'''

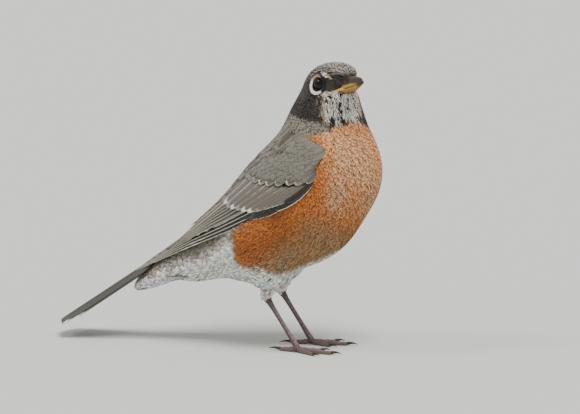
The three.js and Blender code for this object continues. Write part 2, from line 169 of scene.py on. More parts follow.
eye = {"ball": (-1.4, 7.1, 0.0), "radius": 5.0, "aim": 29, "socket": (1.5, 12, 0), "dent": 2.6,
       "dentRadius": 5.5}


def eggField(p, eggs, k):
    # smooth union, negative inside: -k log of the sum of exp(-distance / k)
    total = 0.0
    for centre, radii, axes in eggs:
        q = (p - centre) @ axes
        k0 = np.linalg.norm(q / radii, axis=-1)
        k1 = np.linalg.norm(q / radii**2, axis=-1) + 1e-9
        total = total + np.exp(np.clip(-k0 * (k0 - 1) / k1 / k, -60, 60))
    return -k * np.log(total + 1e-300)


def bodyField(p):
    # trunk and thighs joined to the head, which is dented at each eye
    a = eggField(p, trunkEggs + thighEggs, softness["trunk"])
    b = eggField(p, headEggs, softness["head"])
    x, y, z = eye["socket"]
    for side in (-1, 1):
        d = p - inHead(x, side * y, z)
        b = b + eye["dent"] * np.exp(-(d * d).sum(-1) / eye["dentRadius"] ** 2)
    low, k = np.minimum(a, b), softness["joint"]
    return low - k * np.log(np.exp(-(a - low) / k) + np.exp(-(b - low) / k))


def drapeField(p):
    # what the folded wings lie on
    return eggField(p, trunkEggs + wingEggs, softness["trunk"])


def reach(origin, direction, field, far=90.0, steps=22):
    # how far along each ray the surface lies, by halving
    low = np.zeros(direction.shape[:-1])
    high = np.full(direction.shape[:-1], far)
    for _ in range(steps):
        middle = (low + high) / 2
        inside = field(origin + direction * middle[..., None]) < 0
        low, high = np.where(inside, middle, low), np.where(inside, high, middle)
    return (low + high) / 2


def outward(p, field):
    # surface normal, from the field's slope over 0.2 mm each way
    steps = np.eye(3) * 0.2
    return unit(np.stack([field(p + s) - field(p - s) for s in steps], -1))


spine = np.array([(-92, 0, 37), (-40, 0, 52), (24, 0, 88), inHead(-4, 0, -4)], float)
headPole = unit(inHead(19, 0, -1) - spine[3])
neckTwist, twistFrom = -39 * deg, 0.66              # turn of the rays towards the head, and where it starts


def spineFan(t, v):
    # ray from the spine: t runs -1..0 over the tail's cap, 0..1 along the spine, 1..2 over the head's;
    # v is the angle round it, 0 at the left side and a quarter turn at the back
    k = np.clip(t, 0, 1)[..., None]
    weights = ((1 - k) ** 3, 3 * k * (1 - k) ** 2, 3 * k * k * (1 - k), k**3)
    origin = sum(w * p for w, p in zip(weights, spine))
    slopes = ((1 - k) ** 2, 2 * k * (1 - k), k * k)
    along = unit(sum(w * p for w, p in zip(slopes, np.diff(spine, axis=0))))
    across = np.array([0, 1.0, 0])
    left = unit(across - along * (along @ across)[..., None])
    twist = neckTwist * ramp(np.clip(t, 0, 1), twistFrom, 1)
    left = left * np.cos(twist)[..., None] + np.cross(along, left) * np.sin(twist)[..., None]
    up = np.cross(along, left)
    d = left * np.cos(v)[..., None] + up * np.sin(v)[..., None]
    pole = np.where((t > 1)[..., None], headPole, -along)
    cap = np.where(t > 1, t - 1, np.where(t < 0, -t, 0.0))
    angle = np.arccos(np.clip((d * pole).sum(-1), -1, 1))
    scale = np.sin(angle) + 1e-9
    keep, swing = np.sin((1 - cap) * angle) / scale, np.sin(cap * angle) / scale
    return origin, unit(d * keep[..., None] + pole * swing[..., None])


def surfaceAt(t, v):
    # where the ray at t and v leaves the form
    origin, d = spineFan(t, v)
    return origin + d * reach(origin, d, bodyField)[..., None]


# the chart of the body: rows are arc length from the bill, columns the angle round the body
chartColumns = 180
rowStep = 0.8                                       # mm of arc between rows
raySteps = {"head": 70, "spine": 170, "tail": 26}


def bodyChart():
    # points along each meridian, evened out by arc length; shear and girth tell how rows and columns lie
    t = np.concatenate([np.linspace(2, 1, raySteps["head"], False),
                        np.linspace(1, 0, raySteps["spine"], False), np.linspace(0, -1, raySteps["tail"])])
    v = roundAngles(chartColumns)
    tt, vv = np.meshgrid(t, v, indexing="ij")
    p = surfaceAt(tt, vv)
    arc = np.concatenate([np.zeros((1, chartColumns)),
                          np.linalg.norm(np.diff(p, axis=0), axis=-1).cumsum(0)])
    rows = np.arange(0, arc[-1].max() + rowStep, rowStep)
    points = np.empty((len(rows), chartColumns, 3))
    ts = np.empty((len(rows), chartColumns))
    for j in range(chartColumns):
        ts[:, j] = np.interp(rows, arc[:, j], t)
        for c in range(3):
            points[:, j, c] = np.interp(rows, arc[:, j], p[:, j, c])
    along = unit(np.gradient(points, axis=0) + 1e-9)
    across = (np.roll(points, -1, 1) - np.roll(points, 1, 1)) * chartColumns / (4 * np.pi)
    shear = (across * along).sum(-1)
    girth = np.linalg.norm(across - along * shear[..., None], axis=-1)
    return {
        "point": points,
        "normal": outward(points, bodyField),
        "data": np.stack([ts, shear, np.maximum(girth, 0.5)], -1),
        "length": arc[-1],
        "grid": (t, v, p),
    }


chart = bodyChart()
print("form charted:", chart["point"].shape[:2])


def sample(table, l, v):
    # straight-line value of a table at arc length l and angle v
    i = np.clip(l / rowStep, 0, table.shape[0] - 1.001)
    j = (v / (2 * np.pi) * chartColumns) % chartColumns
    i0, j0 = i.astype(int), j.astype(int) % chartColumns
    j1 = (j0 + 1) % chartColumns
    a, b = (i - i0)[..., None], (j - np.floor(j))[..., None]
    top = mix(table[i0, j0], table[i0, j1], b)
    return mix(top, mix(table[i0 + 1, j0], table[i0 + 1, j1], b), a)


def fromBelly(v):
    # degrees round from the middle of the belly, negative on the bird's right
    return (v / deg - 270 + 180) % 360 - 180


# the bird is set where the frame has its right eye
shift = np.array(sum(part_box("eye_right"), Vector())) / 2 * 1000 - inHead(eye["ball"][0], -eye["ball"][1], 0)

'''
'''

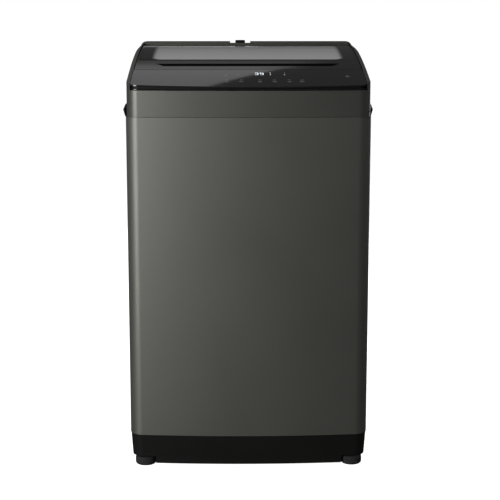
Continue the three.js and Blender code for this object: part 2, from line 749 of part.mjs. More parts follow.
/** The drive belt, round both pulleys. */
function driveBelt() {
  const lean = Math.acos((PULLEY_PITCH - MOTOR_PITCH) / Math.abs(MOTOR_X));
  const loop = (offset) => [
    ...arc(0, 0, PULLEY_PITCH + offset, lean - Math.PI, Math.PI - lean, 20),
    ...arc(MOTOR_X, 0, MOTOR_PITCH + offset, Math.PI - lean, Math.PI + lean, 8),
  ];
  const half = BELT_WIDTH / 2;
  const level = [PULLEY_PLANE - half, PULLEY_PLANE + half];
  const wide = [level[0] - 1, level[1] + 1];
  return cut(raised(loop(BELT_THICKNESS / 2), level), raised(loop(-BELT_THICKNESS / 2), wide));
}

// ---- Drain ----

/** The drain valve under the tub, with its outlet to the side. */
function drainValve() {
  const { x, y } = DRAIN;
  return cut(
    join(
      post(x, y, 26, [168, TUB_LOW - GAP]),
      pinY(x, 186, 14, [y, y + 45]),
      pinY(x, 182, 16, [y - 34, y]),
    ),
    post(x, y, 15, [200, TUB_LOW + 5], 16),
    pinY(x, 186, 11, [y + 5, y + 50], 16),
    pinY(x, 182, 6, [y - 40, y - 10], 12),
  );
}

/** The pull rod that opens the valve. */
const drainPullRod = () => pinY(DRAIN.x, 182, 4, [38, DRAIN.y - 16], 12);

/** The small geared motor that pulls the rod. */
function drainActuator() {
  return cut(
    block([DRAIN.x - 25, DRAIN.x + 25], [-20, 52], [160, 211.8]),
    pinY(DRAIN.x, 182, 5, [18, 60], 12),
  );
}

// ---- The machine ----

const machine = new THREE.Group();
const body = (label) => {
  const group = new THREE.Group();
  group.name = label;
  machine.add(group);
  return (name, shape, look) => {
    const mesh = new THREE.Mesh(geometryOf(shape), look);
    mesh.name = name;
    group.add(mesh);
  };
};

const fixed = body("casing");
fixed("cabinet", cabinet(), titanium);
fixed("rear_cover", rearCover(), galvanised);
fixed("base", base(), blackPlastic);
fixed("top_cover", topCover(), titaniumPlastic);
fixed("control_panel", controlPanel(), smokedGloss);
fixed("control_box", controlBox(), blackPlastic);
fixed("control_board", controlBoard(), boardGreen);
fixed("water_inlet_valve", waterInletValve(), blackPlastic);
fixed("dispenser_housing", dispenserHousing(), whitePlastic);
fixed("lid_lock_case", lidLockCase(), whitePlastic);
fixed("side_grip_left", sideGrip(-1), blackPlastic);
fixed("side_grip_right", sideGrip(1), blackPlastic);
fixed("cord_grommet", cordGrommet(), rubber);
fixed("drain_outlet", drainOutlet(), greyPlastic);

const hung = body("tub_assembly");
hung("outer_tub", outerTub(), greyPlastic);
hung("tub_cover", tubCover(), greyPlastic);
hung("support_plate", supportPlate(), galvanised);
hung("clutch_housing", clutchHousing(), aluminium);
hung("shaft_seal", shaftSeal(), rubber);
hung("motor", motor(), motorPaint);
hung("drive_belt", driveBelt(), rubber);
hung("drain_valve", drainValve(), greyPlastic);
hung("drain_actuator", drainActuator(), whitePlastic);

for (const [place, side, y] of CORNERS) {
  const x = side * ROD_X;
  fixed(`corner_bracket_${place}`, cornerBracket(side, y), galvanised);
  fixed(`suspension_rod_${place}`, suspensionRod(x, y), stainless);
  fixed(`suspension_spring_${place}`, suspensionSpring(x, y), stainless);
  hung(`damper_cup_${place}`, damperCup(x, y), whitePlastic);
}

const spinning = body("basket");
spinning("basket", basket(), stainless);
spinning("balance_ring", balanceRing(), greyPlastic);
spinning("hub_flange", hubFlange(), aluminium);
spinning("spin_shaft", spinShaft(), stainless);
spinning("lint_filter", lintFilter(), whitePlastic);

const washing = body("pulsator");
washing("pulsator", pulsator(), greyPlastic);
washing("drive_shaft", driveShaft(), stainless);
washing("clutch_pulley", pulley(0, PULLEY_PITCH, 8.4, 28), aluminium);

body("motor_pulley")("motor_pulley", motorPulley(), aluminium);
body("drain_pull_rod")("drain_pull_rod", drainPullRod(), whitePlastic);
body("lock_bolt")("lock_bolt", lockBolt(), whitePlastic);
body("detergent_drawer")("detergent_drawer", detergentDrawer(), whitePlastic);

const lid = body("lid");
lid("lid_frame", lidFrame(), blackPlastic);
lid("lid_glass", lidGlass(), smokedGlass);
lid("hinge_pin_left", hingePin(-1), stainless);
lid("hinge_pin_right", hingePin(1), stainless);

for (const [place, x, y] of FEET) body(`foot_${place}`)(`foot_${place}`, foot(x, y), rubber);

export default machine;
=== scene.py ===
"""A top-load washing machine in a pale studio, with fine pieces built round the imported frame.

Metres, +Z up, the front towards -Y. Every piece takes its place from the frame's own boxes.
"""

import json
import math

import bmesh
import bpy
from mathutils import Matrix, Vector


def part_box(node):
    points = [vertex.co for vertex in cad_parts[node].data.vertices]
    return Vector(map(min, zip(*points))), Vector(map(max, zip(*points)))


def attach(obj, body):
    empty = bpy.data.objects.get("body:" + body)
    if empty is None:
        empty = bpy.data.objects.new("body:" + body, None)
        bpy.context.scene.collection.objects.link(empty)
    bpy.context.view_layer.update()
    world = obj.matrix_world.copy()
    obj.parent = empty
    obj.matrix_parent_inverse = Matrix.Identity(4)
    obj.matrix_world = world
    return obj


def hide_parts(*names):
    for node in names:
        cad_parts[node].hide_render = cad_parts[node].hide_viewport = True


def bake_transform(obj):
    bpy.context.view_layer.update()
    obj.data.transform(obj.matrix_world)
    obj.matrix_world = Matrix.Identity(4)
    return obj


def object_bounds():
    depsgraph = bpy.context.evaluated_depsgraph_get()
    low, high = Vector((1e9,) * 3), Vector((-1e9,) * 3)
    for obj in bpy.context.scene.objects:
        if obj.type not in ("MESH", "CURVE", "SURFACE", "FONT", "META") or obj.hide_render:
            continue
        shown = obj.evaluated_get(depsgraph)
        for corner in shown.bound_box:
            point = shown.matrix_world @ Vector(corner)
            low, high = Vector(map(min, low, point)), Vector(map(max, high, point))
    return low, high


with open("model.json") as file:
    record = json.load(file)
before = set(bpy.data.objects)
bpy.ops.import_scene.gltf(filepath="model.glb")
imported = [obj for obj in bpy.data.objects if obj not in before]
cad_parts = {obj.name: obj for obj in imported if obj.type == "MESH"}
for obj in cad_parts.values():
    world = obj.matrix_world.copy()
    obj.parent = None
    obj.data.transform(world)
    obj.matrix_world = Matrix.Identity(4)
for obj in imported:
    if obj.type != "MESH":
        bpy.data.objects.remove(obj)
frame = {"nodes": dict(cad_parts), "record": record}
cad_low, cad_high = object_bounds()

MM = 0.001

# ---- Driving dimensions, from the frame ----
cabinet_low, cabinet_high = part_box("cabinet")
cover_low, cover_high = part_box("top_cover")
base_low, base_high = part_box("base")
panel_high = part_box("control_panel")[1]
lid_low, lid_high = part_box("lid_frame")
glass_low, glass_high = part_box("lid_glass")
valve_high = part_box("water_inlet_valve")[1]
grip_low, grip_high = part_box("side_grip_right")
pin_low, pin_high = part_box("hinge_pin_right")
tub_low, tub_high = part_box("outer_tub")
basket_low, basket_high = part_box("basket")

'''

What the exercise asks:
Extract verbatim only those lines that run from the line with "The three.js and Blender code for this object continues." to the line with "return low - k", inclusive.

Exercise output:
The three.js and Blender code for this object continues. Write part 2, from line 169 of scene.py on. More parts follow.
eye = {"ball": (-1.4, 7.1, 0.0), "radius": 5.0, "aim": 29, "socket": (1.5, 12, 0), "dent": 2.6,
       "dentRadius": 5.5}


def eggField(p, eggs, k):
    # smooth union, negative inside: -k log of the sum of exp(-distance / k)
    total = 0.0
    for centre, radii, axes in eggs:
        q = (p - centre) @ axes
        k0 = np.linalg.norm(q / radii, axis=-1)
        k1 = np.linalg.norm(q / radii**2, axis=-1) + 1e-9
        total = total + np.exp(np.clip(-k0 * (k0 - 1) / k1 / k, -60, 60))
    return -k * np.log(total + 1e-300)


def bodyField(p):
    # trunk and thighs joined to the head, which is dented at each eye
    a = eggField(p, trunkEggs + thighEggs, softness["trunk"])
    b = eggField(p, headEggs, softness["head"])
    x, y, z = eye["socket"]
    for side in (-1, 1):
        d = p - inHead(x, side * y, z)
        b = b + eye["dent"] * np.exp(-(d * d).sum(-1) / eye["dentRadius"] ** 2)
    low, k = np.minimum(a, b), softness["joint"]
    return low - k * np.log(np.exp(-(a - low) / k) + np.exp(-(b - low) / k))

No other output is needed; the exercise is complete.